Edwardsville Code of Ordinances section 114-414 states: “Within ten days after a vehicle is towed/impounded pursuant to this article, the city shall notify the owner of record by certified mail, return receipt request, at the address of the owner as it appears in the records of the secretary of state, of the date, time, and location of a hearing that will be conducted pursuant to this section. The hearing shall be conducted by a hearing officer designated by the city administrator.
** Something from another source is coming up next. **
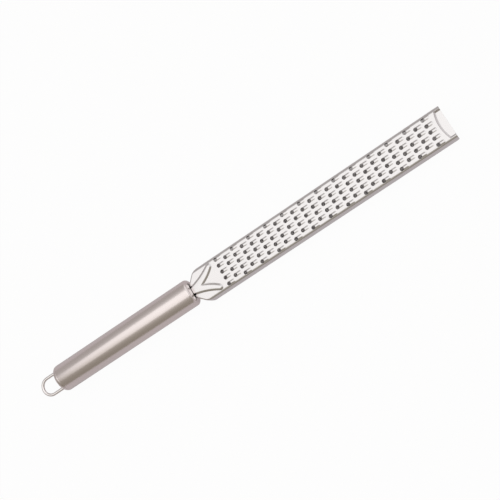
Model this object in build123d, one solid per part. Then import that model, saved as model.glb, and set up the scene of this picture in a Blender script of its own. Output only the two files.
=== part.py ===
from build123d import *
from math import cos, radians, sin, tan
import os

# A rasp zester lying along X, tip towards +X and teeth up.
# The origin is on the tube's axis, in the middle of the handle.

# Handle tube
handle_length = 120.0
handle_radius = 10.0
tube_wall = 0.8
front_lip_radius = 2.0
lip_flat_count = 3

# Rear cap, a plug pressed into the tube's open end
rear_edge_radius = 3.2
edge_flat_count = 3
spigot_length = 7.0
spigot_clearance = 0.05

# Hanging loop of round wire, drawn with flat sides
wire_radius = 1.1
wire_flat_count = 8
leg_spacing = 12.6
loop_reach = 16.7
leg_depth = 8.0
leg_clearance = 0.05

# Front plug, which holds the tang
plug_recess = 3.0
plug_length = 26.0
plug_clearance = 0.05
slot_clearance = 0.05

# Pressed sheet of the blade: a channel open below, with its top above the handle's axis
sheet = 0.5
blade_width = 25.0
body_length = 199.0
flange_depth = 8.6
top_above_axis = 1.2
bend_radius = 1.4
tip_corner_radius = 1.5

# Neck between the tube's mouth and the full width
tang_width = 11.4
tang_length = 24.0
neck_length = 7.4
neck_clearance = 0.2
neck_radius = 2.5
shoulder_radius = 6.5
flange_start = 0.3
flange_run = 6.8
flange_corner_radius = 3.0

# Teeth: long rows of five, with a short row of four halfway between them
row_pitch = 14.0
column_pitch = 4.8
long_row_tooth_count = 5
tip_margin = 13.1
heel_margin = 17.5
hole_radius = 1.3
hole_flat_count = 8
hood_width = 2.8
hood_lead = 0.35
hood_length = 5.05
hood_height = 0.95
hood_end_height = 0.5
hood_taper = 42.0
hood_inset = 0.3

# Y-shaped rib: half outline, from the tube's mouth forwards and from the centre line out
rib_height = 1.2
rib_taper = 35.0
rib_inset = 0.2
rib_stem_start = 2.5
rib_stem_half = 2.8
rib_waist_run = 7.8
rib_waist_half = 4.9
rib_outer_run = 16.5
rib_outer_half = 9.6
rib_end_run = 19.9
rib_end_half = 9.3
rib_inner_half = 7.1
rib_bend_run = 14.0
rib_bend_half = 3.1
rib_crotch_run = 9.0

# Step pressed down at the tip, with a curved front crease
step_depth = 2.0
step_length = 6.4
step_sagitta = 1.7
step_half = 10.1
step_wall_run = 2.2
step_side_run = 1.1
step_grow = 0.15

overrun = 1.0
bite = 0.1

front_x = handle_length / 2
rear_x = -handle_length / 2
top_z = top_above_axis
bottom_z = top_z - flange_depth
neck_x = front_x + neck_clearance
full_x = front_x + neck_length
tip_x = full_x + body_length
last_row_x = tip_x - tip_margin
first_row_x = full_x + heel_margin
tube_rear_x = rear_x + rear_edge_radius
inner_radius = handle_radius - tube_wall


def arc_points(center, radius, start, end, flats):
    """Points along an arc that is drawn in flats, both ends included."""
    x, y = center
    angles = [radians(start + (end - start) * step / flats) for step in range(flats + 1)]
    return [(x + radius * cos(angle), y + radius * sin(angle)) for angle in angles]


def side_plate(points, rounded, half_width):
    """A plate with the given side view, its rounded corners given as (index, radius)."""
    face = make_face(Polyline(*[(x, 0, z) for x, z in points], close=True))
    for index, radius in rounded:
        x, z = points[index]
        corner = face.vertices().sort_by_distance((x, 0, z))[0]
        face = fillet(corner, radius)
    return extrude(face, amount=half_width, dir=(0, 1, 0), both=True)


def plan_face(points, z):
    return make_face(Polyline(*[(x, y, z) for x, y in points], close=True))


def handle_tube():
    rim_x = front_x - front_lip_radius
    mouth_radius = handle_radius - front_lip_radius
    points = [
        (tube_rear_x, inner_radius),
        (tube_rear_x, handle_radius),
        *arc_points((rim_x, mouth_radius), front_lip_radius, 90, 0, lip_flat_count),
        (front_x - tube_wall, mouth_radius),
        (rim_x, inner_radius),
    ]
    return revolve(make_face(Polyline(*points, close=True)), axis=Axis.X)


def front_plug():
    radius = inner_radius - plug_clearance
    body = Cylinder(radius, plug_length, rotation=(0, 90, 0), align=(Align.CENTER, Align.CENTER, Align.MAX))
    slot_width = tang_width + 2 * slot_clearance
    slot_height = sheet + 2 * slot_clearance
    slot = Box(3 * plug_length, slot_width, slot_height)
    return Pos(front_x - plug_recess, 0, 0) * (body - Pos(0, 0, top_z - sheet / 2) * slot)


def rear_cap():
    """A solid plug with a rounded back edge and a blind hole for each leg of the loop."""
    edge_x = rear_x + rear_edge_radius
    flat_radius = handle_radius - rear_edge_radius
    spigot_radius = inner_radius - spigot_clearance
    points = [
        (rear_x, 0),
        *arc_points((edge_x, flat_radius), rear_edge_radius, 180, 90, edge_flat_count),
        (tube_rear_x, spigot_radius),
        (tube_rear_x + spigot_length, spigot_radius),
        (tube_rear_x + spigot_length, 0),
    ]
    cap = revolve(make_face(Polyline(*points, close=True)), axis=Axis.X)
    drill = Cylinder(wire_radius + leg_clearance, 2 * (leg_depth + leg_clearance), rotation=(0, 90, 0))
    for side in (-1, 1):
        cap -= Pos(rear_x, side * leg_spacing / 2, 0) * drill
    return cap


def hanging_loop():
    half = leg_spacing / 2
    bend_x = rear_x - loop_reach + wire_radius + half
    end_x = rear_x + leg_depth
    path = Wire([
        Line((end_x, half), (bend_x, half)),
        CenterArc((bend_x, 0), half, 90, 180),
        Line((bend_x, -half), (end_x, -half)),
    ])
    outline = RegularPolygon(radius=wire_radius, side_count=wire_flat_count, rotation=180 / wire_flat_count)
    return sweep(Plane(origin=(end_x, half, 0), z_dir=(-1, 0, 0)) * outline, path=path)


def channel_block(inset):
    """The channel's outside, or its inside where inset is the sheet's thickness."""
    half = blade_width / 2
    tang_half = tang_width / 2
    shoulder_x = neck_x + half - tang_half
    start_x = neck_x - 2 * neck_radius - overrun
    end_x = tip_x + bend_radius + overrun
    points = [
        (start_x, -tang_half),
        (neck_x, -tang_half),
        (shoulder_x, -half),
        (end_x, -half),
        (end_x, half),
        (shoulder_x, half),
        (neck_x, tang_half),
        (start_x, tang_half),
    ]
    face = plan_face(points, top_z)
    for index, radius in ((1, neck_radius), (2, shoulder_radius), (5, shoulder_radius), (6, neck_radius)):
        x, y = points[index]
        corner = face.vertices().sort_by_distance((x, y, top_z))[0]
        face = fillet(corner, radius)
    if inset:
        face = offset(face, amount=-inset, kind=Kind.INTERSECTION)
    block = extrude(face, amount=flange_depth + overrun, dir=(0, 0, -1))
    rim = block.edges().group_by(Axis.Z)[-1]
    return Pos(0, 0, -inset) * fillet(rim, bend_radius - inset)


def side_view():
    """Everything inside the blade's side outline, with the flanges run out at the neck."""
    flange_x = front_x + flange_start
    points = [
        (flange_x - overrun, top_z),
        (tip_x, top_z),
        (tip_x, bottom_z),
        (flange_x + flange_run, bottom_z),
        (flange_x, top_z - sheet),
        (flange_x - overrun, top_z - sheet),
    ]
    return side_plate(points, ((2, tip_corner_radius), (3, flange_corner_radius)), blade_width)


def step_block(grow, drop):
    """The tip's pressed step: walls that slope from the outer crease to the floor."""
    faces = []
    for inset, wall_x, level in (
        (0, 0, top_z),
        (step_side_run, step_wall_run, top_z - step_depth),
    ):
        half = step_half - inset + grow
        middle_x = tip_x - step_length + wall_x - grow
        corner_x = middle_x + step_sagitta
        end_x = tip_x + overrun
        z = level - drop
        outline = [
            ThreePointArc((corner_x, -half, z), (middle_x, 0, z), (corner_x, half, z)),
            Line((corner_x, half, z), (end_x, half, z)),
            Line((end_x, half, z), (end_x, -half, z)),
            Line((end_x, -half, z), (corner_x, -half, z)),
        ]
        faces.append(make_face(outline))
    return loft(faces, ruled=True)


def rib_block(level, inset, sink):
    """The Y-shaped rib with sloping flanks. Its outline, drawn in by inset, is true at level
    below the sheet's top, and the block begins lower by sink."""
    z = top_z - level - sink
    upper = [
        (-rib_stem_start, rib_stem_half),
        (rib_waist_run, rib_waist_half),
        (rib_outer_run, rib_outer_half),
        (rib_end_run, rib_end_half),
        (rib_end_run, rib_inner_half),
        (rib_bend_run, rib_bend_half),
        (rib_crotch_run, 0),
    ]
    outline = []
    for side in (-1, 1):
        stem, waist, outer, end, inner, bend, crotch = [(front_x + x, side * y, z) for x, y in upper]
        outline += [
            ThreePointArc(stem, waist, outer),
            ThreePointArc(outer, end, inner),
            ThreePointArc(inner, bend, crotch),
        ]
    stem_x = front_x - rib_stem_start
    outline.append(Line((stem_x, rib_stem_half, z), (stem_x, -rib_stem_half, z)))
    growth = sink * tan(radians(rib_taper)) - inset
    face = make_face(outline)
    if growth:
        face = offset(face, amount=growth, kind=Kind.INTERSECTION)
    return extrude(face, amount=rib_height + sink, dir=(0, 0, 1), taper=rib_taper)


def tooth_places():
    """Centres of the tooth holes, in as many rows from the tip as the blade's length holds."""
    places = []
    step = row_pitch / 2
    for row in range(int((last_row_x - first_row_x) / step) + 1):
        count = long_row_tooth_count - row % 2
        x = last_row_x - row * step
        for column in range(count):
            places.append((x, (column - (count - 1) / 2) * column_pitch))
    return places


def hood_block(level, inset, sink):
    """A tooth's hood with its mouth over the hole and its back falling to the tip.
    Its outline, drawn in by inset, is true at level below the sheet's top, and the block
    begins lower by sink."""
    growth = sink * tan(radians(hood_taper)) - inset
    half = hood_width / 2 + growth
    length = hood_length + growth
    foot_z = -level - sink
    rise = hood_height + sink + bite
    mouth_x = inset - hood_lead
    start_x = mouth_x - rise * tan(radians(hood_taper))
    points = [(start_x, -half), (length, -half), (length, half), (start_x, half)]
    body = extrude(plan_face(points, foot_z), amount=rise, dir=(0, 0, 1), taper=hood_taper)
    back = [
        (mouth_x, foot_z),
        (mouth_x, hood_height - level),
        (length, hood_end_height - level),
        (length, foot_z),
    ]
    return body & side_plate(back, (), hood_width)


def grater_blade():
    channel = channel_block(0) - channel_block(sheet)
    channel += step_block(step_grow, sheet)
    channel = channel & side_view()
    channel -= step_block(0, 0)
    tang_end_x = front_x - plug_recess - tang_length
    tang_reach = neck_x + overrun - tang_end_x
    tang = Box(tang_reach, tang_width, sheet, align=(Align.MIN, Align.CENTER, Align.MAX))
    body = channel + Pos(tang_end_x, 0, top_z) * tang
    body = body + rib_block(0, 0, 0) - rib_block(sheet, rib_inset, bite)
    hood = hood_block(0, 0, sheet / 2)
    cavity = hood_block(sheet, hood_inset, bite)
    hole_outline = RegularPolygon(radius=hole_radius, side_count=hole_flat_count, rotation=180 / hole_flat_count)
    hole = extrude(hole_outline, amount=hood_height + sheet, both=True)
    places = [Pos(x, y, top_z) for x, y in tooth_places()]
    body = body.fuse(*[place * hood for place in places])
    return body.cut(*[place * (cavity + hole) for place in places])


os.makedirs("parts", exist_ok=True)
for name, make in (
    ("grater_blade", grater_blade),
    ("handle_tube", handle_tube),
    ("front_plug", front_plug),
    ("rear_cap", rear_cap),
    ("hanging_loop", hanging_loop),
):
    export_step(make(), f"parts/{name}.step")
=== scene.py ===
from math import cos, pi, radians, sin, tan

import bmesh
import bpy
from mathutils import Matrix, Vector


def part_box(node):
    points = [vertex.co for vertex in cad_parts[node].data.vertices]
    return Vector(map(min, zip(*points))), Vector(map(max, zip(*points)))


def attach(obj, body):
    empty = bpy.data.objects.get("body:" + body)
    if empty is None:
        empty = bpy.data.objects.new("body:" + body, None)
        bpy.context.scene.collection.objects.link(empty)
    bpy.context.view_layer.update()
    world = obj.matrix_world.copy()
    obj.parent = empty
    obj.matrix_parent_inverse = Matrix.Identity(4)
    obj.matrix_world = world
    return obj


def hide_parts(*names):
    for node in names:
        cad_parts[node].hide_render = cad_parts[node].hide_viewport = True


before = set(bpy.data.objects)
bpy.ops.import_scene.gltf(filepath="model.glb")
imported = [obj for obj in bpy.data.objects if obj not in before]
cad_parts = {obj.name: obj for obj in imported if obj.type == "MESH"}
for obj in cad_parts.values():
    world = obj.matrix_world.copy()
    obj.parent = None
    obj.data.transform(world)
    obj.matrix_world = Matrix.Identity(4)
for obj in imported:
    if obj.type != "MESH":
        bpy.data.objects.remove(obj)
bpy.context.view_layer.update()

mm = 0.001
hair = 0.01 * mm  # what is closer than this counts as the same place
proud = 0.1 * mm  # what stands out of the flat by more is pressed
weld = 0.001 * mm  # points closer than this become one
level = 0.9999  # a flat face's normal is at least this upright
upright = 0.1  # and a standing face's normal is at most this upright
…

The owner will appear at the plea hearing and admit or deny whether there was cause to tow and impound the vehicle for those violations ***. If the owner denies that there was cause to impound the car for violation specific the hearing officer shall set a hearing date no later than 45 days from the date the vehicle was impounded. All interested persons shall be given an opportunity to be heard at the hearing. *** If, after the hearing, the hearing officer determines by a preponderance of the evidence that the vehicle was used in connection with a violation set forth in this section the hearing officer shall enter an order finding the owner of the vehicle civilly liable to the city for an administrative fee of $300.00. *** If the hearing officer enters an order finding the owner of record liable to the city for the administrative fee any vehicle still impounded shall continue to be impounded until the owner pays the administrative fee to the city plus all applicable towing and storage charges to the tow operator. *** If the hearing officer finds by [the] preponderance of the evidence that the vehicle was not used in connection with the violation set forth in section 114-411

the hearing officer shall order the immediate return of the owner’s vehicle or cash bond without towing or impounding fees.” Id. § 114-414.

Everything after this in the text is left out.